The MiB movies are FACT not fiction!

I believe!
 
Why youtube? The entire video is just a series of still photos and a voiceover.

Each photograph no doubt has its own explanation. At a brief glance, we have the usual kinds of "orb" photos (reflections from dust particles in the air), some blurred photos where the camera was moved while photographing a light source, and so on. Some are no doubt faked.

Next.
 
Magical Realist:

The questions you need to be asking is not what is the evidence. The evidence is clearly there in the form of eyewitness accounts.
Eyewitnesses are notoriously unreliable. But apparently your video contains nothing from eyewitnesses anyway - just second hand stories. According to my cousin's former girlfriend's roommate, Bigfoot exists. There you go: proof.

What you should be asking yourself is why you disingenuously raise the bar on what counts as evidence no matter what evidence for the paranormal is presented. If it had been video evidence, you would've cried hoax or cgi. If it had been audio evps, you would again cry hoax or paradoila.
Surely we should be careful to eliminate the mundane before jumping to the extraordinary and paranormal? Don't you think?

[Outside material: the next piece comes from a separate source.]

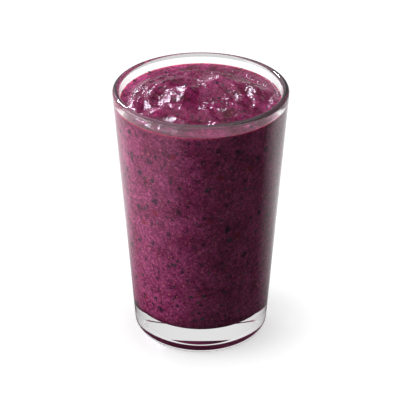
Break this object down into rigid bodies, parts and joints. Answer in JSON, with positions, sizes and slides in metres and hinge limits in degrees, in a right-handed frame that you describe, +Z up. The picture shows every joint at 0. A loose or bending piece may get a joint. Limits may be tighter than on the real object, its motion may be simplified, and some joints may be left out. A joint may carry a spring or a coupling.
{
  "type": "berry smoothie in a tumbler glass",
  "caption": "Thick berry smoothie with a folded, stirred surface, filled almost to the lip of a clear tapered tumbler with a heavy base.",
  "frame": {"origin": "centre of the foot ring, on the table", "axes": "+Z up along the glass's axis; -Y is the front; the glass is round about Z and only the smoothie's surface differs round it"},
  "size_m": [0.0848, 0.0848, 0.132],
  "materials": {
    "clear_glass": "clear, smooth, fire polished",
    "berry_smoothie": "wet, thick blended fruit with dark flecks of skin"
  },
  "bodies": {
    "root": {"glass": "clear_glass", "smoothie": "berry_smoothie"}
  },
  "joints": []
}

Extraordinary claims demand extraordinary evidence.

What you need to be questioning is your own inability to honestly consider the paranormal as a real possibility while instead dishonestly demanding always more and more evidence we all know will never satisfy you.
It's a possibility, though unlikely on the face of it. But if it was as common as you would have us believe, then surely somebody would have provided some kind of solid evidence by now, rather than the kinds of cousin's roommate stuff you keep serving up.

Why IS it so important for you that the paranormal not exist?
When I was younger, I thought it would be GREAT if the paranormal existed. What fun! Special powers. Ghosts. ESP. Mind reading and mind control. If you think about it, there would be some down sides, too, but if it was real we'd have to put up with that. The problem is that nobody - ever - has demonstrated any convincing special powers, ESP, telepathy, telekinetic power, x-ray vision or any of those other cool superpowers that superheros have. And the evidence put forward for ghosts and aliens is weak, circumstantial or faked.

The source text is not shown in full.